Comment 9 Marko Myllynen 2018-09-07 06:00:07 UTC

Hi Mark,

Thanks for the patch, now I don't see the segfault anymore (on RHEL 7.6 Beta or Fedora/upstream). However I still don't see any values reported. Below is my testing procedure, is there perhaps a step missing here?

# yum install pcp pcp-pmda-dm pcp-system-tools
# dmsetup table                                      
swap: 0 4349952 linear 8:2 2048
root: 0 31457280 linear 8:2 4352000
# dmstats create --alldevices --bounds 10us,30us,50us
# systemctl restart pmcd
# cd /var/lib/pcp/pmdas/dm
# echo c | ./Install
# pmrep dmcache dmstats dmthin

Thanks.

Comment 10 Marko Myllynen 2018-10-01 08:35:45 UTC

Since the fix isn't fully working marking ASSIGNED.

Comment 11 Mark Goodwin 2018-10-30 03:29:08 UTC

clearing fix-in-version and working on this again

Comment 12 Mark Goodwin 2018-11-01 09:21:18 UTC

turns out build/rpm/fedora.spec (and the equivalent RHEL spec) is missing a BuildRequires on device-mapper-devel. Hence configure doesn't find the libdevmapper.h header, so the PMDA gets built without dmstats support (but some parts of the PMDA may still be operational, e.g. the vdo metrics).

diff --git a/build/rpm/fedora.spec b/build/rpm/fedora.spec
index ee08f0a31..6b940f355 100644
--- a/build/rpm/fedora.spec
+++ b/build/rpm/fedora.spec
@@ -1478,6 +1478,7 @@ Group: Applications/System
 Summary: Performance Co-Pilot (PCP) metrics for the Device Mapper Cache and Thin Client
 URL: https://pcp.io
 Requires: pcp-libs = %{version}-%{release}
+BuildRequires: device-mapper-devel

The above patch fixes it on RHEL and Fedora, but I need to check if the device-mapper-devel package is named the same on other RPM based platforms (e.g. OpenSuSE, SLES, etc) - may need some conditional gunk in the RPM spec. Need to check debian too.

Also, some of the tests in the pmda.dm group will need a tweak, e.g. to _notrun if dmstats are not available.

Comment 13 Marko Myllynen 2018-11-01 12:10:39 UTC

Thanks, I'm happy to confirm that after rebuilding RHEL 7.6 pcp.src.rpm with device-mapper-devel installed now I'm seeing dmstats metrics as expected.

Comment 14 Marko Myllynen 2018-11-06 07:14:38 UTC

Since the stats are created in memory, after rebooting the system the DM metrics are not available anymore without a superuser intervention. It would seem appropriate for the PMDA to create the needed stats during its startup if they do not exist already. Thanks.

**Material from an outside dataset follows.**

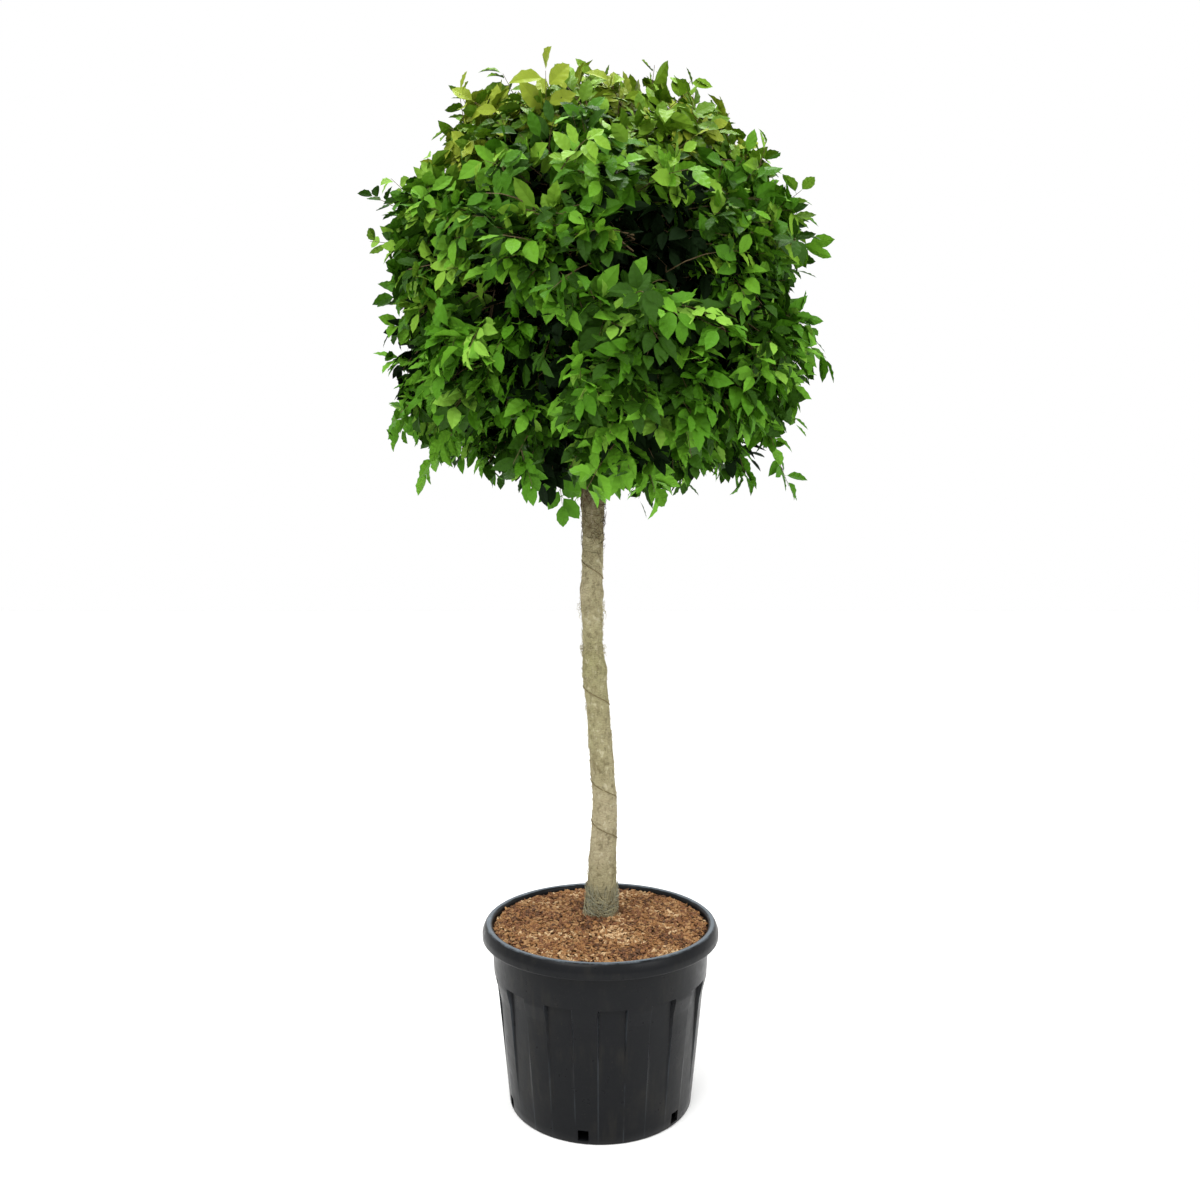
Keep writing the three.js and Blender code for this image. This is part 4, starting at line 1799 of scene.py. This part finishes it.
    def _limbs(self) -> list[bpy.types.Object]:
        """Boughs from the trunk, branches that split off them and a twig for each spray.

        Returns:
            A piece of boughs and a piece of twigs.
        """
        rng, sprays = self.rng, self.sprays
        trunk = StemLine("trunk")
        steps = np.linspace(0, 1, 14)
        boughs, bough_radii, twigs, twig_radii = [], [], [], []
        for number, mass in enumerate(self.masses):
            mine = np.flatnonzero(sprays.mass == number)
            start, end, girth = self._bough_ends(mass)
            centre, _ = trunk.at(np.array([start[2]]))
            root = np.array([centre[0][0], centre[0][1], start[2] - 0.01])
            heart = mass.middle * 0.75 + end * 0.25
            boughs.append(bezier(root[None], (start * 0.4 + end * 0.6)[None], heart[None], steps)[0])
            bough_radii.append(np.linspace(girth, girth * 0.55, len(steps)))
            tips, nearest = self._branch_tips(sprays.base[mine])
            fork = heart * 0.55 + end * 0.45 + rng.normal(0, 0.012, (len(tips), 3))
            middle = (fork + tips) / 2 + rng.normal(0, 0.016, tips.shape) + UP * 0.012
            boughs.extend(bezier(fork, middle, tips, steps))
            bough_radii.extend([np.linspace(girth * 0.5, self.branch_tip, len(steps))] * len(tips))
            foot = tips[nearest] + rng.normal(0, 0.004, (len(mine), 3))
            stalk = bezier(sprays.base[mine], sprays.bend[mine], sprays.tip[mine], np.linspace(0, 1, 5))
            twigs.append(np.concatenate([foot[:, None], stalk], axis=1))
            twig_radii.append(np.tile(np.linspace(1.7, 0.5, 6) * self.twig_radius, (len(mine), 1)))
        wiggle = np.array(boughs)
        wiggle[:, 1:-1] += rng.normal(0, 0.0012, wiggle[:, 1:-1].shape)
        points, faces = tubes(wiggle, np.array(bough_radii), 9)
        mesh = mesh_from_arrays("boughs_and_branches", points, faces)
        bough_piece = link(mesh, "boughs_and_branches", self.bark.material())
        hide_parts(*(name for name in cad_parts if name.startswith("bough_")))
        points, faces = tubes(np.vstack(twigs), np.vstack(twig_radii), 3)
        twig_piece = link(mesh_from_arrays("twigs", points, faces), "twigs", TwigBark().material())
        return [bough_piece, twig_piece]

    # -- leaves ------------------------------------------------------------------------------

    def _set_leaves(self) -> Leaves:
        """Set leaves along every spray, left and right in turn, with one at the tip.

        Returns:
            The leaves.
        """
        rng, sprays = self.rng, self.sprays
        count, per = len(sprays.base), self.leaves
        place = bezier(sprays.base, sprays.bend, sprays.tip, np.linspace(self.leaf_from, 1.0, per))
        along = unit(np.gradient(place, axis=1))
        rise = np.repeat(sprays.out[:, None, 2:3], per, axis=1)
        level = unit((place - self.centre) * [1.0, 1.0, 0.0])
        face = level * (0.6 + 0.04 * rise) + UP * (0.5 + 0.12 * rise)
        face = face + rng.normal(0, self.leaf_roll, place.shape)
        face = unit(face + rng.normal(0, self.spray_roll, (count, 1, 3)))
        side = unit(np.cross(along, face))
        hand = np.where((np.arange(per)[None] + rng.integers(0, 2, (count, 1))) % 2, 1.0, -1.0)
        hand[:, -1] = 0.0
        droop = 0.3 - 0.36 * np.clip(rise, -0.8, 1)
        ahead = along * 0.7 + side * hand[..., None] * self.leaf_spread - UP * droop
        ahead = ahead + rng.normal(0, 0.2, place.shape)
        ahead = unit(ahead - face * np.einsum("nki,nki->nk", ahead, face)[..., None])
        across = unit(np.cross(ahead, face))
        turn = np.stack([across, ahead, np.cross(across, ahead)], axis=-1)
        length = self.leaf_length * (0.82 + 0.3 * np.sin(np.linspace(0.35, 2.7, per)))[None]
        length = length * rng.uniform(0.82, 1.15, (count, per)) * rng.uniform(0.84, 1.16, (count, 1))
        length = np.where(sprays.inner[:, None], length * self.shade_growth, length)
        ends = place + ahead * length[..., None] * 1.1
        low, high = (np.array(corner) for corner in PACKED_BOX)
        fits = ((ends > low - self.proud) & (ends < high + self.proud)).all(axis=-1)
        shape = np.where(fits, rng.integers(0, len(self.shapes), (count, per)), -1)
        return Leaves(place, turn, length, shape)

    def _foliage(self) -> list[bpy.types.Object]:
        """Make the leaves and join them by layer and colour.

        Returns:
            The leaf pieces.
        """
        sprays = self.sprays
        leaves = self._set_leaves()
        # Sprays that face up draw the lighter greens of their tier: painted light from above.
        lot = self.rng.uniform(0, 1, len(sprays.base)) + self.painted_sunlight * np.clip(sprays.out[:, 2], -0.1, 0.8)
        lot = np.clip(lot, 0, 0.999)
        tiers = np.array([list(Tier).index(self.masses[mass].tier) for mass in sprays.mass])
        pieces = []
        for index, tier in enumerate(Tier):
            names = [mass.name for mass in self.masses if mass.tier is tier]
            edges = np.cumsum([0.0] + [finish.share for finish in self.palettes[tier]])
            sets = [
                (finish, self.shapes, (tiers == index) & ~sprays.inner & (lot >= low) & (lot < high + 1e-9))
                for finish, low, high in zip(self.palettes[tier], edges, edges[1:])
            ]
            # Each tier's inner leaves take the near-black painted shade.
            shade = replace(self.painted_shade_finish, name=f"leaf_{tier.value}_shade")
            sets.append((shade, self.plain_shapes, (tiers == index) & sprays.inner))
            for finish, shapes, chosen in sets:
                piece = self._leaf_piece(finish, shapes, chosen, leaves)
                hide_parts(*names)
                pieces.append(piece)
        return pieces

    def _leaf_piece(
        self, finish: LeafFinish, shapes: tuple[LeafShape, ...], chosen: np.ndarray, leaves: Leaves
    ) -> bpy.types.Object:
        """Join the leaves of some sprays.

        Args:
            finish: The leaves' finish.
            shapes: The leaf shapes.
            chosen: Which sprays.
            leaves: All the crown's leaves.

        Returns:
            The piece.
        """
        points, faces, coordinates, base = [], [], [], 0
        for number, shape in enumerate(shapes):
            corners, sides, uv = shape.arrays()
            some = chosen[:, None] & (leaves.shape == number)
            turn, length = leaves.turn[some], leaves.length[some][:, None]
            spots = leaves.place[some] + turn[:, :, 1] * length * shape.stalk
            copies, sides_of_copies = scatter(corners, sides, turn, spots, np.repeat(length, 3, axis=1))
            points.append(copies)
            faces.append(sides_of_copies + base)
            coordinates.append(np.tile(uv, (len(turn), 1)))
            base += len(copies)
        blades = np.vstack(points), np.vstack(faces), np.vstack(coordinates)
        return link(mesh_from_arrays(finish.name, *blades, smooth=False), finish.name, finish.material())


# ---------------------------------------------------------------------------------------------
# The studio
# ---------------------------------------------------------------------------------------------


@dataclass(frozen=True)
class SoftLight:
    """A large square lamp aimed at a height on the plant's axis."""

    name: str
    place: tuple[float, float, float]
    aim: float
    size: float
    watts: float

    def build(self) -> None:
        """Hang the lamp."""
        data = bpy.data.lights.new(self.name, "AREA")
        data.shape = "SQUARE"
        data.size = self.size
        data.energy = self.watts
        lamp = bpy.data.objects.new(self.name, data)
        lamp.location = self.place
        toward = Vector((0, 0, self.aim)) - Vector(self.place)
        lamp.rotation_euler = toward.to_track_quat("-Z", "Y").to_euler()
        bpy.context.scene.collection.objects.link(lamp)


@dataclass
class Studio:
    """A pale floor, an even pale surround, soft lamps and the camera."""

    camera: tuple[float, float, float] = (-0.001, -2.108, 1.139)
    pitch: float = -1.41
    lens: float = 29.049
    floor_half: float = 30.0
    sky: float = 1.0
    floor_glow: float = 0.1
    floor_tones: tuple[str, str] = ("f3f3f2", "f6f6f5")
    lamps: tuple[SoftLight, ...] = (
        SoftLight("key", (-1.5, -2.4, 4.2), 1.6, 2.6, 150),
        SoftLight("fill", (2.4, -2.2, 2.6), 1.4, 2.0, 50),
        SoftLight("top", (0.2, 0.3, 4.8), 1.8, 1.8, 160),
    )

    def build(self) -> None:
        """Set up the floor, the lights and the camera."""
        bpy.context.scene.view_settings.view_transform = "Standard"
        self._lay_floor()
        self._light()
        self._set_camera()

    def _lay_floor(self) -> None:
        """Lay the plain pale floor."""
        bm = bmesh.new()
        bmesh.ops.create_grid(bm, x_segments=8, y_segments=8, size=self.floor_half)
        mesh = bpy.data.meshes.new("floor")
        bm.to_mesh(mesh)
        bm.free()
        floor = bpy.data.objects.new("floor", mesh)
        bpy.context.scene.collection.objects.link(floor)
        shader = Shader("floor_paint")
        darker, lighter = self.floor_tones
        tone = shader.ramp(shader.noise(shader.place(), 0.7, 2), [(0.3, darker), (0.7, lighter)])
        shader.surface.inputs["Emission Color"].default_value = WHITE
        shader.surface.inputs["Emission Strength"].default_value = self.floor_glow
        mesh.materials.append(shader.finish(tone, 0.7, 0.2))

    def _light(self) -> None:
        """Put an even white surround round the plant and hang the lamps."""
        world = bpy.data.worlds.new("surround")
        world.use_nodes = True
        background = world.node_tree.nodes["Background"]
        background.inputs["Color"].default_value = WHITE
        background.inputs["Strength"].default_value = self.sky
        bpy.context.scene.world = world
        for lamp in self.lamps:
            lamp.build()

    def _set_camera(self) -> None:
        """Stand the camera in front of the plant, tilted down a little."""
        data = bpy.data.cameras.new("camera")
        data.lens = self.lens
        data.sensor_width = 36.0
        data.clip_end = 200.0
        camera = bpy.data.objects.new("camera", data)
        camera.location = self.camera
        camera.rotation_euler = (math.radians(90 + self.pitch), 0, 0)
        bpy.context.scene.collection.objects.link(camera)
        bpy.context.scene.camera = camera


def main() -> None:
    """Build the plant's parts in order and report each piece."""
    logging.basicConfig(level=logging.INFO, format="%(name)s: %(message)s")
    Studio().build()
    for maker in (NurseryPot(), MulchBed(), Trunk(), StemWrap(), Crown()):
        for piece in maker.build():
            LOG.info("%s: %s, %d faces", type(maker).__name__, piece.name, len(piece.data.polygons))


if __name__ == "__main__":
    main()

Comment 15 Mark Goodwin 2018-11-08 07:18:34 UTC

Fixed upstream for pcp-4.2.0-1, releasing Nov 16 2018.

commit ec46029112f108db587253e8e4ec5ae44bafdfb4
Author: Mark Goodwin <mgoodwin>
Date:   Thu Nov 8 10:10:33 2018 +1100

    packaging: spec and manifest updates for pmdadm dmstats

commit 2e39031848e2120328bdeedddd9444c2dabbcd35 (HEAD -> master, upstream-master/master, upstream-goodwinos/master, origin/master, origin/HEAD)
Author: Mark Goodwin <mgoodwin>
Date:   Thu Nov 8 11:05:44 2018 +1100

    pmdadm and QA: log a message if HAVE_DEVMAPPER is not defined

Comment 16 Marko Myllynen 2018-11-08 07:27:11 UTC

@Mark: I don't see those changes addressing the concern mentioned in comment 14 - reboot will render the PMDA dysfunctional.

Comment 17 Mark Goodwin 2018-11-09 03:16:39 UTC

(In reply to Marko Myllynen from comment #16)
> @Mark: I don't see those changes addressing the concern mentioned in comment
> 14 - reboot will render the PMDA dysfunctional.

Hi Marko, the changes address the remaining issues, as originally reported.
The issues in Comment #14 are orthogonal and should really be a separate RFE.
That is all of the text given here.